Таганский суд, где слушается дело Pussy Riot, находится на Таганской улице. Чтобы пройти к нему со стороны Абельмановской, надо иметь стальные нервы, поскольку там все кишмя кишит цыганками, которые цепляются намертво и не отлипают до самого суда.
Их так много, что прошмыгнуть незамеченной невозможно. Идешь как сквозь строй, а они бросаются на тебя и трясут грудными своими детьми: «Дай-дай-дай». И то эти дети у них голые, то какие-то придушенные, так что вообще непонятно, живой там ребенок в свертке или, может, уже не совсем. А теперь еще они прочухали про любовь горожан к животным и таскают с собой маленьких собачек, которых, очевидно, заимствуют у московских барышень — примерно так же, как прежде заимствовали у конезаводчиков лошадей.
Цыганки устроились на Таганской из-за Покровского женского монастыря, который располагается на углу. Пристают главным образом к женщинам. Женщины ходят в монастырь, поскольку там мощи блаженной Матроны, считающейся исцелительницей болезней. Расчет в том, чтоб зацепить болящих: им же надо подавать просящим, а то не выздоровеют.
Они назойливы как мухи и как-то особенно попрошайничают, одновременно намекая тоном на страшные кары, если не дашь. А ты идешь вперед, стараясь не обращать внимания, но напрягаясь при этом от ужасного дискомфорта, и не понимаешь, как оно может существовать все рядом, на одной улице.
Вот эти хитрые цыганки, которые отлично научились креститься и обещают молиться (!) за тебя, хотя сами не верят ни во что, кроме денег. Невероятные мощи, на которые надеются несчастные женщины, не имеющие возможности лечиться у нормальных врачей, потому что очень дорого или врачей таких нет.
Монастырь в центре Москвы с солидной торговой точкой — уже не прежней крошечной лавкой со свечками, а полноценным богатым магазином с застекленными сияющими витринами. Таганский суд за углом с запертыми воротами, вооруженной охраной и автозаками во дворе. Толпа у суда в антипутинских майках, которая в отличие от цыганок ничего не просит, а требует одного: чтоб закон был равным для всех. Красивые девушки за решеткой, превратившиеся усилиями властей из мелких хулиганок в полноценных мучениц, за которых теперь ходатайствуют сотни авторитетнейших людей — наверняка, впрочем, впустую.
Как оно может быть вместе, рядом, на одном пятачке?

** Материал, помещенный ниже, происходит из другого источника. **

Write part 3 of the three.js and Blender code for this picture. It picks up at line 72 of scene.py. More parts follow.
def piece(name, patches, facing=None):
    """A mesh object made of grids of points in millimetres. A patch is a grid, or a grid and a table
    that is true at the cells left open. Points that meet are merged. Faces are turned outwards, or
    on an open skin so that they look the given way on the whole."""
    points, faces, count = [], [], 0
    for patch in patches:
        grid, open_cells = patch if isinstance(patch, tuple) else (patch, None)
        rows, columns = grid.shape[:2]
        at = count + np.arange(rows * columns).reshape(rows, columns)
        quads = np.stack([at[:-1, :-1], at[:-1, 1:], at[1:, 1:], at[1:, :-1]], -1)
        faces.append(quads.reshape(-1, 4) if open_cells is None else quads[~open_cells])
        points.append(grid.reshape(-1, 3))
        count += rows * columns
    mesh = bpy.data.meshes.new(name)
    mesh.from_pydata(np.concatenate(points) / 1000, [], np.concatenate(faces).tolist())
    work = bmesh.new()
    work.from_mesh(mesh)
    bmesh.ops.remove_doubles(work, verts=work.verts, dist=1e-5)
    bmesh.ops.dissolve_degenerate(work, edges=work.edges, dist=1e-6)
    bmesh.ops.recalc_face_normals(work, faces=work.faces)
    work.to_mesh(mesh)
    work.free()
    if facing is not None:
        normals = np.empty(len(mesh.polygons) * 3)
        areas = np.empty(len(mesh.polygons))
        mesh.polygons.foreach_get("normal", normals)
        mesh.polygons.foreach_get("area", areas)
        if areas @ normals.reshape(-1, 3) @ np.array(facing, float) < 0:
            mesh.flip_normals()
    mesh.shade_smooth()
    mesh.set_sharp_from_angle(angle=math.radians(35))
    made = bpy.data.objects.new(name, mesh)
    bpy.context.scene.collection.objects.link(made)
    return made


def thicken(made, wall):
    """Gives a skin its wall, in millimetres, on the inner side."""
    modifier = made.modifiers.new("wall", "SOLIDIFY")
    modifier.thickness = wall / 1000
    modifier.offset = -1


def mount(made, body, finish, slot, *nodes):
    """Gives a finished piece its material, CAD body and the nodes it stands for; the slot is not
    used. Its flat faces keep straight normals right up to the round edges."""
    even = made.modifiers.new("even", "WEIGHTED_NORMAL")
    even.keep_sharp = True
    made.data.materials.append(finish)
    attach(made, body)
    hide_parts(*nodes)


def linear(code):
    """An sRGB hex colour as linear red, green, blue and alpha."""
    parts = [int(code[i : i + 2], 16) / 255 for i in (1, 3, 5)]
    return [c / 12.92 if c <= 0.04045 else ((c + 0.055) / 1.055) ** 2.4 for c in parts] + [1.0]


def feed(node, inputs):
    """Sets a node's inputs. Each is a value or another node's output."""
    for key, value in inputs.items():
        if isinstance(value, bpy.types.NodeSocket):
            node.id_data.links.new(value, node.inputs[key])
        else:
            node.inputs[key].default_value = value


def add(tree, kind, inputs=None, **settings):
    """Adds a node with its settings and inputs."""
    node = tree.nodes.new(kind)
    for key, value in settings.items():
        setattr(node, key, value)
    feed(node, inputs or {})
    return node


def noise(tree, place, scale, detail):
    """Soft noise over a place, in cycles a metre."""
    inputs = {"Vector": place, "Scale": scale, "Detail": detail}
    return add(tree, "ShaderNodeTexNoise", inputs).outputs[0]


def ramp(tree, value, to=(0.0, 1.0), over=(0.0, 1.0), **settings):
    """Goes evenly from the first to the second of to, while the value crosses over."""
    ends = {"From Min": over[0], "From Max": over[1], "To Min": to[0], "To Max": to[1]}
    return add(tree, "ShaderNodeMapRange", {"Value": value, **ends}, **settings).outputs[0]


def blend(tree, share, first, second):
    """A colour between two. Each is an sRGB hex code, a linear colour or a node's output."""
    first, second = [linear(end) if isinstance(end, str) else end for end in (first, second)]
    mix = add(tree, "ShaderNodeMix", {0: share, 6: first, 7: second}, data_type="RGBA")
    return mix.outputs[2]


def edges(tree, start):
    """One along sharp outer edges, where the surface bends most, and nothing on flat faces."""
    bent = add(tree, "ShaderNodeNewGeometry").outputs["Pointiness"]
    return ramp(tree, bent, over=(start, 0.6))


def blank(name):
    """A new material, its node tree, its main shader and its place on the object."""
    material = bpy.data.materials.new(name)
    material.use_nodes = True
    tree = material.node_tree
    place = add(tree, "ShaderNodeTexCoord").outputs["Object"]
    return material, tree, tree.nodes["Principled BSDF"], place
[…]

Ты идешь через весь этот бедлам и чувствуешь, что нет, так нельзя. Надо срочно расчистить, распутать, расставить по местам все это противоестественное, перепутанное, неправильное нагромождение.
Дежурящих у суда полицейских отправить на улицу, чтоб запрещали там цыганкам приставать к людям.
Цыганских детей обследовать на предмет болезней.
Маленьких собачек вернуть хозяевам.
Болящих женщин направить в современные клиники, а тем, кого вылечить нельзя, дать облегчающие боль лекарства и возможность трудиться, зарабатывать и вести нормальную человеческую жизнь.
Богатый магазин в монастыре закрыть и не ходить в храмы за покупками.
Красивых девушек освободить, выплатить компенсации за незаконное лишение свободы и больше о них не вспоминать.
Толпу у суда распустить по личным делам — учиться и работать на благо страны, а не ошиваться средь бела дня на улице.
«Разве не ясно, как оно должно быть? — спрашиваешь ты себя. — Почему же, наоборот, все у нас перепутано, извращено, поставлено с ног на голову, завязано морскими узлами?»
Спрашиваешь и не находишь ответа. А в спину толкается: «Дай-дай-дай».